— START Given records —

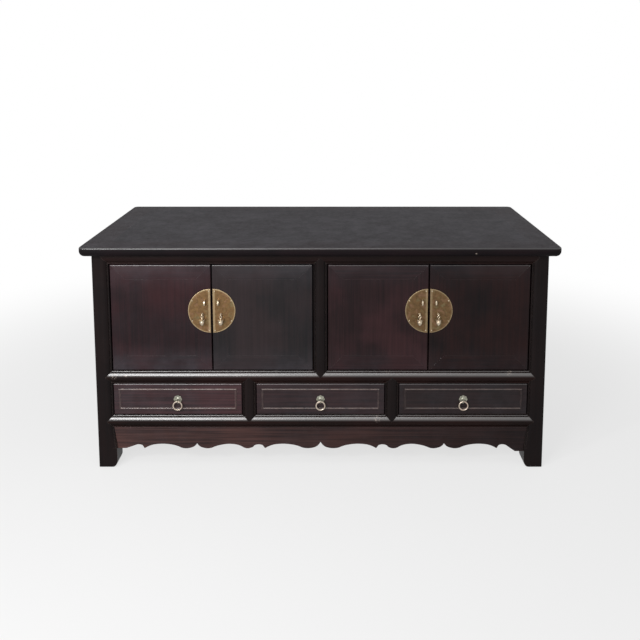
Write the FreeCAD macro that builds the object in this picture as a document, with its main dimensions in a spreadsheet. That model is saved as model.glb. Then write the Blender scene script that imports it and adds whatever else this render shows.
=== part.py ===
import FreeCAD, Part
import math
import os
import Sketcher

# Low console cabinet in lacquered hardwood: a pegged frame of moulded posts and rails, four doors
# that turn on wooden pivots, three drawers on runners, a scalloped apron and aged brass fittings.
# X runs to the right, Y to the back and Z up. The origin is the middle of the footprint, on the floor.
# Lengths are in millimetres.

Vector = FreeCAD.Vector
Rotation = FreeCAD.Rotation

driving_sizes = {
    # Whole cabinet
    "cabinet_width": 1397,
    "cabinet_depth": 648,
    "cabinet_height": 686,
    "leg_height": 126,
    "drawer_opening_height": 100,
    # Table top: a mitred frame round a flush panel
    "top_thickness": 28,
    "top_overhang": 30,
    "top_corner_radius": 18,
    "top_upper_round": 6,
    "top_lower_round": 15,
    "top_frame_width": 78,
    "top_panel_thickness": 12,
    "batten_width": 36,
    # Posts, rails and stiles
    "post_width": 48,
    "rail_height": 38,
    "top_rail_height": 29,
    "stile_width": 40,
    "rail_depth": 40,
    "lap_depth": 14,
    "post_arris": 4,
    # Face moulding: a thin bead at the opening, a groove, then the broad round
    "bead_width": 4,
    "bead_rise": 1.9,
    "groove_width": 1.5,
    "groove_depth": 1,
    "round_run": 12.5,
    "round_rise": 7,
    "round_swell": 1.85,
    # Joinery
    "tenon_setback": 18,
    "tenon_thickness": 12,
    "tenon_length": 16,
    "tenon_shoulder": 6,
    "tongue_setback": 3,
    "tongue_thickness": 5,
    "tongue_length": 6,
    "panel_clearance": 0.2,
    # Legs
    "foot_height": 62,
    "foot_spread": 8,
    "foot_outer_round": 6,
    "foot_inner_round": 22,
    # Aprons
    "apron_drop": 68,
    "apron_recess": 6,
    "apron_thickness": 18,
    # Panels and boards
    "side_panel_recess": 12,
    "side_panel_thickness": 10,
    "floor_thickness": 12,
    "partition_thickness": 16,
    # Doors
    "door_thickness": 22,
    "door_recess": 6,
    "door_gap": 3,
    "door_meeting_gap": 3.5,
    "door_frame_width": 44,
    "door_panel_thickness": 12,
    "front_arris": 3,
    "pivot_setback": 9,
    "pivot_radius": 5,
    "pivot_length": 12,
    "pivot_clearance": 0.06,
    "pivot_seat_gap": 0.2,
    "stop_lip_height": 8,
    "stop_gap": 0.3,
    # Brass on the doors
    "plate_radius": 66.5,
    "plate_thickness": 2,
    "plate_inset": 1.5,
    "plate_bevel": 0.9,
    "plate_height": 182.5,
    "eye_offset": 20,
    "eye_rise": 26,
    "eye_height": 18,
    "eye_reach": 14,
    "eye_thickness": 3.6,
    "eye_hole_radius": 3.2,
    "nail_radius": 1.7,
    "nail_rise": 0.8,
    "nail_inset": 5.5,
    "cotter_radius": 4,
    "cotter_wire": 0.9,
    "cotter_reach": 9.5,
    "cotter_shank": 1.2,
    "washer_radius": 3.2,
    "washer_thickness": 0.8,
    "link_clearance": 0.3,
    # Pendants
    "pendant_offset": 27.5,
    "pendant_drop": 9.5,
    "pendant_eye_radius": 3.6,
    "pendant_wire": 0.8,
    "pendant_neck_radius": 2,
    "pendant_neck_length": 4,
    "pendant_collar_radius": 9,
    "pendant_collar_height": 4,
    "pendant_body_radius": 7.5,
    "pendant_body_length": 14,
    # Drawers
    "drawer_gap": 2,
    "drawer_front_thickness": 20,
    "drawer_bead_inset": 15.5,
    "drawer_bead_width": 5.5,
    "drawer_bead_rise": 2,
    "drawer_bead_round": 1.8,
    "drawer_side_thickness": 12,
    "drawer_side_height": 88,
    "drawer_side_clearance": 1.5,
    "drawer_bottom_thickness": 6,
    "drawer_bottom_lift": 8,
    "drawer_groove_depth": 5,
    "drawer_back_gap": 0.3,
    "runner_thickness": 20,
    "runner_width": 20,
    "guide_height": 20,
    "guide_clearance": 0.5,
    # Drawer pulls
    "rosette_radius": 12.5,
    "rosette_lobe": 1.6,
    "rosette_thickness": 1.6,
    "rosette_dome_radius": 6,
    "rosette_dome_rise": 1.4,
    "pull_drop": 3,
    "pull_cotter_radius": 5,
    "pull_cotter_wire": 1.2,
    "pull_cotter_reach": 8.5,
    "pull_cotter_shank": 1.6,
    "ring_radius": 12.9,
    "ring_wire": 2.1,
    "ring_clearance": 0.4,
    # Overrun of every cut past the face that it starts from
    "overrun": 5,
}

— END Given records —
— START Given records —

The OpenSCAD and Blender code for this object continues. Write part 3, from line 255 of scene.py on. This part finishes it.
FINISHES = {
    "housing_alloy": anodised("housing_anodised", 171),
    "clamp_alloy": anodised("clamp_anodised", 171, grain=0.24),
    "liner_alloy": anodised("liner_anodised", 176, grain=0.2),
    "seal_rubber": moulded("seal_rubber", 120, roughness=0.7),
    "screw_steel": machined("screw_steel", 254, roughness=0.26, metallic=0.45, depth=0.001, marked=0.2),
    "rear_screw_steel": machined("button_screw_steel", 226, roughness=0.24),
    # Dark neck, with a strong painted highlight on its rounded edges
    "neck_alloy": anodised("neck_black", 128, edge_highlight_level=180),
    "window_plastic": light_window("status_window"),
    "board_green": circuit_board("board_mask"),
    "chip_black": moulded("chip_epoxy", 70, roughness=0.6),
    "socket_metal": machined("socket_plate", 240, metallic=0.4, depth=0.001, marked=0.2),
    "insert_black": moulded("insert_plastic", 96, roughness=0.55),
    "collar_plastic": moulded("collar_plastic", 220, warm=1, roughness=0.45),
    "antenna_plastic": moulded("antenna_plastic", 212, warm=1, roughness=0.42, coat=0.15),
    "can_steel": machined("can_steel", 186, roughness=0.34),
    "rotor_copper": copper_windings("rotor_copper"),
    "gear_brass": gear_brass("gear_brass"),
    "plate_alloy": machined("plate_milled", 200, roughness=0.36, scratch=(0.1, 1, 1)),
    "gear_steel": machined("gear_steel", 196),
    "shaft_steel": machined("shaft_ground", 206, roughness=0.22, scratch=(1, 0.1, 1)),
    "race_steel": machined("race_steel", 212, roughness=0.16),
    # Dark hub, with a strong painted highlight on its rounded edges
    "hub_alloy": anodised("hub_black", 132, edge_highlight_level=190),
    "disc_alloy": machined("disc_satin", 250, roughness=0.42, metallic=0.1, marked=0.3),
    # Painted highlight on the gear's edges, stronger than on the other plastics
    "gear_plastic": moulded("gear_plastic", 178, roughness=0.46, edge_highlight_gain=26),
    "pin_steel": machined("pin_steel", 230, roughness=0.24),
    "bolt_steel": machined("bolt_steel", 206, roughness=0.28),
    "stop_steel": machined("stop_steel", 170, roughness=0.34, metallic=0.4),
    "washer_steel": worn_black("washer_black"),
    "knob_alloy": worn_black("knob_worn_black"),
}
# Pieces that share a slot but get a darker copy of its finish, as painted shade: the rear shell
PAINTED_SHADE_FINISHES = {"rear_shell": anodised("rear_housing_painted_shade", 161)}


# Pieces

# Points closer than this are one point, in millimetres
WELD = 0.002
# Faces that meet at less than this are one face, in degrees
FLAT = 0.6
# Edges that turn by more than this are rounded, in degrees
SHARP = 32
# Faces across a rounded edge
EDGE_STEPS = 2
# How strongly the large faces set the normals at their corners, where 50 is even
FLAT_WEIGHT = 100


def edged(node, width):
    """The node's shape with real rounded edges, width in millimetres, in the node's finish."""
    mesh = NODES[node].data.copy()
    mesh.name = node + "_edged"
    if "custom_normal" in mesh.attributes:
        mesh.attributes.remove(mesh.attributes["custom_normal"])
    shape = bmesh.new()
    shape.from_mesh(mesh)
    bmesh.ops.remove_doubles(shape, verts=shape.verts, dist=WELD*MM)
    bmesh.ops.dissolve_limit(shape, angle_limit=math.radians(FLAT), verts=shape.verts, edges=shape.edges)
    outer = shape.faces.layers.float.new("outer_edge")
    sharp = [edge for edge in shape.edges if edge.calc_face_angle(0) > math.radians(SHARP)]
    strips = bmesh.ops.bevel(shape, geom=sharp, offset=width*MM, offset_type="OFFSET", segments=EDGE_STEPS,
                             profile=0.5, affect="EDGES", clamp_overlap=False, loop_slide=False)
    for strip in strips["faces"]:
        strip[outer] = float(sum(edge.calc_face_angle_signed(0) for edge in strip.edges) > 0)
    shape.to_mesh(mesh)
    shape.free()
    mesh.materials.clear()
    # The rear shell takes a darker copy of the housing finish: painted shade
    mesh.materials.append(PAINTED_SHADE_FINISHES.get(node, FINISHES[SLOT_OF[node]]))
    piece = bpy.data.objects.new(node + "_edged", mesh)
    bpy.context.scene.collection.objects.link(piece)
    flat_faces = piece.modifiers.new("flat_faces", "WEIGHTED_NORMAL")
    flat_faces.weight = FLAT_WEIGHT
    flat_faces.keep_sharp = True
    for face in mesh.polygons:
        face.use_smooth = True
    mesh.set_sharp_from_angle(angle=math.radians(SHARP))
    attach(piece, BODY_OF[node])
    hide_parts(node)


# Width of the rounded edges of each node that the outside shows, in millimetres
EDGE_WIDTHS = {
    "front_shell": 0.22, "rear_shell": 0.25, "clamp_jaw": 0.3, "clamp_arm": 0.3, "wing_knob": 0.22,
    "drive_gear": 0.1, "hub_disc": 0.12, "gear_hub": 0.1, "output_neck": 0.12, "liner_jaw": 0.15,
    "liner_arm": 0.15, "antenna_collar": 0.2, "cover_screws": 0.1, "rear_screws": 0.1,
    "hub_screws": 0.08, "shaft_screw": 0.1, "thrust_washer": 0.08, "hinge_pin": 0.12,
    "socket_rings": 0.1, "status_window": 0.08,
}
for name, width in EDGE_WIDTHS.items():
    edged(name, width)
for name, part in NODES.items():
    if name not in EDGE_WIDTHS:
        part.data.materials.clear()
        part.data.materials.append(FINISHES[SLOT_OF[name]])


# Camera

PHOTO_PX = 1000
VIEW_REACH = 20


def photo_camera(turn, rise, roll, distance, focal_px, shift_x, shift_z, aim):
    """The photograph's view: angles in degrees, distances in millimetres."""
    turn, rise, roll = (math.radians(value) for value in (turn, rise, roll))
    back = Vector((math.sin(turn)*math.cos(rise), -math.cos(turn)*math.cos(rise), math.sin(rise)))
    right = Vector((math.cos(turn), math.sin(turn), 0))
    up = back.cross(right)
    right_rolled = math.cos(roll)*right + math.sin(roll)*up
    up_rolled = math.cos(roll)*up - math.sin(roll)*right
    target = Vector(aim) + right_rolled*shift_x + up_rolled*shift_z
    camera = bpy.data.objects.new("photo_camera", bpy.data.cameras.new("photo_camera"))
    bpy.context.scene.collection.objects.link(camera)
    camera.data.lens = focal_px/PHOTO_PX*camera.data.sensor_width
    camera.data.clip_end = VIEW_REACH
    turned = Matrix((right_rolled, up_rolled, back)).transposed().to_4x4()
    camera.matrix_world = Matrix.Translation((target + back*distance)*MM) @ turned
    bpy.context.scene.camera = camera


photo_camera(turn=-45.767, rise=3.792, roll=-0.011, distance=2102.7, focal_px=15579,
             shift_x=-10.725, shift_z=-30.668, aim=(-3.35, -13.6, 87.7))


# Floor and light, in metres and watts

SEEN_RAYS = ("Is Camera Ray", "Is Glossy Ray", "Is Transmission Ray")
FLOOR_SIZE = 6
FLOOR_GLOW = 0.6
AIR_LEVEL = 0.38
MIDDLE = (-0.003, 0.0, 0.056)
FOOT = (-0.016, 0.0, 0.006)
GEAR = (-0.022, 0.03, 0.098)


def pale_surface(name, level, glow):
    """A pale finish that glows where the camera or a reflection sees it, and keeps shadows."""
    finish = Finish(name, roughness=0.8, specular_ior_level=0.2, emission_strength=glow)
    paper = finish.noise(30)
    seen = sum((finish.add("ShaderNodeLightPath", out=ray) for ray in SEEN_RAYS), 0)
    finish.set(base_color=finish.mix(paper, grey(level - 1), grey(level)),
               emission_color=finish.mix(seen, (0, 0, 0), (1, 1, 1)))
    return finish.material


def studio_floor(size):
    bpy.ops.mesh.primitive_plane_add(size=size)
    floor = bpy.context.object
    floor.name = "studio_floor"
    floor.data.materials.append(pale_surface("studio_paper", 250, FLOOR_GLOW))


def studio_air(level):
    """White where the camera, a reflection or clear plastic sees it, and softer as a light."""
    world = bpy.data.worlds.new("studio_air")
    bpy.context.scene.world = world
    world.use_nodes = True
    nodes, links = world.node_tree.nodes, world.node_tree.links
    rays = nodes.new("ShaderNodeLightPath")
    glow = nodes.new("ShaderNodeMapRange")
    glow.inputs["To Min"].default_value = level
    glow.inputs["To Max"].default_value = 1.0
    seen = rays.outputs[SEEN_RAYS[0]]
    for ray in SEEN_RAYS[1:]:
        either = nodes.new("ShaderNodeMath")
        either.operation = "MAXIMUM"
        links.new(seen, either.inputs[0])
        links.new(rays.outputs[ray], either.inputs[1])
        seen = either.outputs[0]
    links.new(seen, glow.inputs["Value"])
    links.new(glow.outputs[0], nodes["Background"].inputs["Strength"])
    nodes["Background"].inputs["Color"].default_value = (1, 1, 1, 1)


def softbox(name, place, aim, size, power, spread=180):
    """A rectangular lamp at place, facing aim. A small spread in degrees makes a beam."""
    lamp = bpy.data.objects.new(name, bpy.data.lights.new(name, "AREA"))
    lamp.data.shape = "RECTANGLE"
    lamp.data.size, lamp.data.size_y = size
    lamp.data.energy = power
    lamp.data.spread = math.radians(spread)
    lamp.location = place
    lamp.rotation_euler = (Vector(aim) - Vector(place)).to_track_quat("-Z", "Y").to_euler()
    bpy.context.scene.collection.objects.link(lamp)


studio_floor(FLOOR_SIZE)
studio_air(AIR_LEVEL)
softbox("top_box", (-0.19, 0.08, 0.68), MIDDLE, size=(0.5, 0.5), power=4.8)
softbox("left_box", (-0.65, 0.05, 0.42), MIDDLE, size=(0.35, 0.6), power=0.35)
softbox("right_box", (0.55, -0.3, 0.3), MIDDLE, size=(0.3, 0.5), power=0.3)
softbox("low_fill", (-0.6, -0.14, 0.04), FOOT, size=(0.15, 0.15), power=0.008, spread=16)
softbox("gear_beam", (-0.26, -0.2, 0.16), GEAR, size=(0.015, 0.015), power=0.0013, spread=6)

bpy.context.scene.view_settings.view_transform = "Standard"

— END Given records —
— START Given records —

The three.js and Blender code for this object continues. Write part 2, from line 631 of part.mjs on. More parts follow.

— END Given records —

▶ **Exercise details**
Return verbatim the lines that run from the line containing "Write the FreeCAD" through the line containing "import Sketcher", inclusive.

▶ **Solution**
Write the FreeCAD macro that builds the object in this picture as a document, with its main dimensions in a spreadsheet. That model is saved as model.glb. Then write the Blender scene script that imports it and adds whatever else this render shows.
=== part.py ===
import FreeCAD, Part
import math
import os
import Sketcher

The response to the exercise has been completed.